Should any president be able to send U.S. forces into combat abroad without the consent of Congress? Our Constitution says no. But this Congress refuses even to hold hearings on whether Barack Obama should be authorized to deploy large forces into Iraq and Syria to crush ISIS terrorist strongholds.

Virginia’s senator, Tim Kaine, tried unsuccessfully over several years to generate public discussion and congressional hearings on the war-powers issue, but has stimulated no action. His frustration was obvious two weeks ago when the Daily Progress carried a story titled, “Kaine madder than ever on authorization of force.”

Kaine says both political parties are at fault for not making a decision on whether Obama should escalate the war against ISIS. In contrast, he cites the British parliament’s debate and vote to authorize Prime Minister David Cameron to join the air campaign against ISIS in Syria and berates his colleagues for their timidity: “They want to criticize the president, but if they can avoid voting to authorize or stop him, they can feel completely scot-free, and they’re not going to be held accountable.” Not being held accountable is a fine description of this Congress.
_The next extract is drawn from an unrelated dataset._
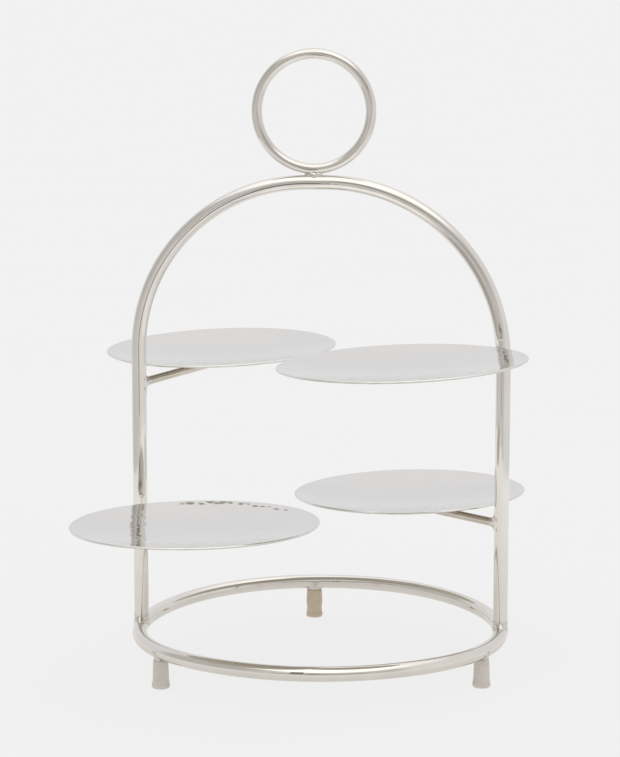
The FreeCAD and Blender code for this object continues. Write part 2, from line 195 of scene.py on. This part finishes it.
def nickel(name, light, warm, rough, waviness, wave_scale, haze_scale, pit_paint=None):
    """Polished nickel plate: a warm bright metal with a faint buffing haze and a soft waviness.

    light and warm are the two colours the haze drifts between, rough is the middle roughness and
    waviness the height of the waves in metres; the scales say how fine waves and haze are. The last
    argument is the dark colour painted into the pits that the mesh marks.
    """
    material = bpy.data.materials.new(name)
    nodes = Nodes(material)
    shader = nodes.shader
    shader.inputs["Metallic"].default_value = 1.0
    haze = nodes.noise(haze_scale, 4.0, 0.6)
    colour = nodes.ramp(haze, [(0.3, warm), (0.7, light)])
    # The pits that the mesh marks are painted dark.
    if pit_paint:
        pits = nodes.add("ShaderNodeAttribute", attribute_name="pit_darkening")
        pit_darkened = nodes.add("ShaderNodeMix", data_type="RGBA")
        nodes.link(nodes.span(pits.outputs["Fac"], 0.0, 0.8), pit_darkened.inputs[0])
        nodes.link(colour, pit_darkened.inputs[6])
        pit_darkened.inputs[7].default_value = (*pit_paint, 1)
        colour = pit_darkened.outputs[2]
    nodes.link(colour, shader.inputs["Base Color"])
    buffing = nodes.noise(haze_scale * 2.3, 3.0)
    nodes.link(nodes.span(buffing, rough * 0.6, rough * 1.5), shader.inputs["Roughness"])
    wave = nodes.bump(nodes.noise(wave_scale, 2.0), waviness)
    nodes.link(wave, shader.inputs["Normal"])
    return material


def rubber(name, tint):
    """Cloudy clear plastic of a push-on cap, a little uneven in colour and gloss."""
    material = bpy.data.materials.new(name)
    nodes = Nodes(material)
    shader = nodes.shader
    shades = [tuple(level * part for part in tint) for level in (0.93, 1.0, 1.05)]
    cloud = nodes.noise(90, 4.0, 0.55)
    nodes.link(
        nodes.ramp(cloud, [(0.3, shades[0]), (0.5, shades[1]), (0.72, shades[2])]),
        shader.inputs["Base Color"],
    )
    nodes.link(nodes.span(nodes.noise(260, 3.0), 0.2, 0.34), shader.inputs["Roughness"])
    shader.inputs["IOR"].default_value = 1.5
    shader.inputs["Subsurface Weight"].default_value = 0.1
    shader.inputs["Subsurface Scale"].default_value = 0.004
    nodes.link(nodes.bump(nodes.noise(420, 3.0), 0.00008), shader.inputs["Normal"])
    return material


TUBE = nickel(
    "nickel_tube", (0.82, 0.80, 0.775), (0.76, 0.735, 0.70),
    rough=0.05, waviness=0.00006, wave_scale=55, haze_scale=24,
)
ROD = nickel(
    "nickel_rod", (0.78, 0.76, 0.73), (0.71, 0.69, 0.655),
    rough=0.07, waviness=0.00005, wave_scale=90, haze_scale=40,
)
# The arms: a darker, warmer nickel, partly the arms' duller plating and partly painted shade for the
# shaded floor their undersides mirror.
DULL_SHADED_ARM = nickel(
    "nickel_arm_dull_shaded", (0.72, 0.675, 0.61), (0.62, 0.57, 0.50),
    rough=0.13, waviness=0.00006, wave_scale=160, haze_scale=50,
)
# The plates' undersides: a rougher, darker copy of the nickel; the darker colour is painted shade
# for the side that faces down.
SHADED_UNDERSIDE = nickel(
    "nickel_underside_shaded", (0.62, 0.58, 0.53), (0.48, 0.44, 0.39),
    rough=0.22, waviness=0.00005, wave_scale=200, haze_scale=60,
)
# The plates, with the pits along a rim painted dark.
PLATE = nickel(
    "nickel_plate", (0.80, 0.795, 0.79), (0.77, 0.765, 0.76),
    rough=0.045, waviness=0.00003, wave_scale=120, haze_scale=16, pit_paint=(0.10, 0.09, 0.08),
)
WELD = nickel(
    "nickel_weld", (0.80, 0.785, 0.76), (0.62, 0.59, 0.55),
    rough=0.12, waviness=0.0002, wave_scale=420, haze_scale=160,
)
CAP = rubber("cap_plastic", (0.615, 0.565, 0.51))
CAP_WARM = rubber("cap_plastic_aged", (0.565, 0.47, 0.345))


# ---------------------------------------------------------------- mesh tools

def put(name, data):
    """An object made of its data, in the scene."""
    thing = bpy.data.objects.new(name, data)
    bpy.context.scene.collection.objects.link(thing)
    return thing


def make(name, vertices, faces, material, nodes):
    """One piece from points and faces, smooth, that stands for the CAD nodes it is given."""
    mesh = bpy.data.meshes.new(name)
    mesh.from_pydata([tuple(vertex) for vertex in vertices], [], faces)
    mesh.update()
    work = bmesh.new()
    work.from_mesh(mesh)
    bmesh.ops.recalc_face_normals(work, faces=work.faces)
    work.to_mesh(mesh)
    work.free()
    mesh.polygons.foreach_set("use_smooth", [True] * len(mesh.polygons))
    mesh.materials.append(material)
    piece = put(name, mesh)
    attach(piece, "root")
    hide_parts(*nodes)
    return piece


def quads(rows, around, closed=False):
    """The faces between rows of around points each; closed joins the last row to the first."""
    faces = []
    for row in range(rows if closed else rows - 1):
        following = (row + 1) % rows
        for step in range(around):
            beside = (step + 1) % around
            faces.append((
                row * around + step,
                row * around + beside,
                following * around + beside,
                following * around + step,
            ))
    return faces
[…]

What’s the reason for this timidity? The short answer is Iraq, 2002. That’s when most senators, including Hillary Clinton, John Kerry, and Joe Biden, voted yes to authorize George W. Bush to use U.S. troops to oust Saddam Hussein’s regime in Iraq. The ensuing long, costly, and failed occupation of Iraq caused most Americans and members of Congress to avoid such future blunders.

In 1973 a stronger, bolder Congress passed the War Powers Resolution, over Richard Nixon’s veto. It limited a president’s ability to use the military forces in combat beyond 60 days, unless Congress gave him authority to continue. Since then, most presidents accepted this limitation on their powers. But Bill Clinton ignored the War Powers Resolution in 1999 when he used air power to bomb Serbia for 77 days during the Kosovo war. Today, Barack Obama is escalating U.S. military involvement in Syria without congressional action.
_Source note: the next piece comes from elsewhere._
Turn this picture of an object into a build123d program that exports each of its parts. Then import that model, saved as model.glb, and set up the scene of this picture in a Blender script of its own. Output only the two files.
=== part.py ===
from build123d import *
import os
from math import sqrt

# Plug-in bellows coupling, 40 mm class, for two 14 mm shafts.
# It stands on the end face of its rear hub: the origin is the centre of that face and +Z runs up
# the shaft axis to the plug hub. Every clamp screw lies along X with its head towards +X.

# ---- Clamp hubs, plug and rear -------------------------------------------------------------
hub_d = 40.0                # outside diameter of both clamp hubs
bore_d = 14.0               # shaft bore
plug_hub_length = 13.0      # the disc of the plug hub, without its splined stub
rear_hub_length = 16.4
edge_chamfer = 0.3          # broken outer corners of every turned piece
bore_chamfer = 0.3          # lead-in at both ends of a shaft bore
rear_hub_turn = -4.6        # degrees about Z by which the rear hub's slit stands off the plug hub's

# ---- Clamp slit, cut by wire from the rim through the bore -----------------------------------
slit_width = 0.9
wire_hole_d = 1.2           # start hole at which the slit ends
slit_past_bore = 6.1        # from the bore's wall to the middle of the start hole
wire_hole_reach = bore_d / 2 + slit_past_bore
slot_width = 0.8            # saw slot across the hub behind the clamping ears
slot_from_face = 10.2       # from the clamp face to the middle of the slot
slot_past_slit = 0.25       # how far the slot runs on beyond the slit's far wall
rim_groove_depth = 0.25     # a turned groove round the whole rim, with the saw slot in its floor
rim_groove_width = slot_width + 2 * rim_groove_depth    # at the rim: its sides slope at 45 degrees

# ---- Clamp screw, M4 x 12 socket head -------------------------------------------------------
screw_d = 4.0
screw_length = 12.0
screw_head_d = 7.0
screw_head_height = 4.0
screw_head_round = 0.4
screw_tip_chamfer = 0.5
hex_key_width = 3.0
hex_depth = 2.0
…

Some hard-line senators and congressmen and several Republican presidential candidates say Obama has no strategy for defeating ISIS and want him to adopt a “more robust policy,” using U.S. troops. Some say “we should declare a no-fly zone” in Syria; and one presidential candidate wants to “carpet bomb” Iraqi and Syrian cities held by ISIS. A few want the president to send up to 20,000 ground troops to clean out ISIS areas in Syria and Iraq.
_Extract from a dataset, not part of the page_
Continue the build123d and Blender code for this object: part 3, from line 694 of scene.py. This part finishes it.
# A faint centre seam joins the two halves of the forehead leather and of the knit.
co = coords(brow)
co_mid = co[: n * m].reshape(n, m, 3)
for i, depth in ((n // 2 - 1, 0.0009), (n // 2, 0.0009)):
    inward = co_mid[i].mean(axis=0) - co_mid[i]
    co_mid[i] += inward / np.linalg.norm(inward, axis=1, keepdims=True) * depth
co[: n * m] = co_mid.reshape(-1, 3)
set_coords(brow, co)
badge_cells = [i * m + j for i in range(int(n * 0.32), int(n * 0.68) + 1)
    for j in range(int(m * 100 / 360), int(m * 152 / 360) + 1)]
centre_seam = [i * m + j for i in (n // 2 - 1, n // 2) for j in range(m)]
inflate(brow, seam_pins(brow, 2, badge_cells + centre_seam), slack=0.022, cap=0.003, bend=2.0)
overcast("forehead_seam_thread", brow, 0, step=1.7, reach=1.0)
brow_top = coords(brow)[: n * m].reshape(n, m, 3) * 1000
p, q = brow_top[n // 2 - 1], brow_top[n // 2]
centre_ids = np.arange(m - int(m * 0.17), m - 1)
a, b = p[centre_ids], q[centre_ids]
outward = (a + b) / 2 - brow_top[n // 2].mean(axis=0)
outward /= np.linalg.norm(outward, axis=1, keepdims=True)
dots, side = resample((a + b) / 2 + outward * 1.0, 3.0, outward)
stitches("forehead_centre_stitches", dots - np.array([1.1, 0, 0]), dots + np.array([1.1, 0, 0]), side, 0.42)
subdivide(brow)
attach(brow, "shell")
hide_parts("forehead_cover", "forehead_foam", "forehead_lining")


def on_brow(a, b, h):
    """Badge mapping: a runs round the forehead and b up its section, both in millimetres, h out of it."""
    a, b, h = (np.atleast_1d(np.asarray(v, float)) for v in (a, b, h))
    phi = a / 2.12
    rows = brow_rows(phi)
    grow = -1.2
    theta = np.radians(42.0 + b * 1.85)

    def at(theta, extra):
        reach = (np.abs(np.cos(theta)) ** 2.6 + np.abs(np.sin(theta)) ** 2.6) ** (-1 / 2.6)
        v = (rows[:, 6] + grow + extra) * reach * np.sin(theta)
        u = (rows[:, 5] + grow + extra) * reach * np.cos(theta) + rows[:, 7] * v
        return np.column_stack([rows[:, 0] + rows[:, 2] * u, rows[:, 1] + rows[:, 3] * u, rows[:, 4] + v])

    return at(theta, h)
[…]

None of them, however, asked for Congress to debate and vote on their war proposals: They want the president unilaterally to escalate the war. Only Senator Tim Kaine and his colleague, Sen. Jeff Flake, show courage in demanding that Congress play its constitutional role to authorize a president to wage war.

The reason is clear: the American public isn’t ready to support action that produces casualties. Military experts say a no-fly zone and a larger bombing campaign against ISIS territory cannot be successful without large numbers of ground troops. Obama’s view is that Arab countries must provide most of the ground forces and the allies will supply the advisers and air power.

A troubling longer-term question is this: If Congress fails to authorize the president to use greater force in the Middle East and hr escalates the war, does this set a precedent that future presidents will use to make war in any part of the globe, without the consent of Congress?

Every presidential candidate should be asked on TV: Do you think that as president you should be constrained by Congress in sending U.S. forces into combat? If the answer is no, we are on the road to an imperial presidency.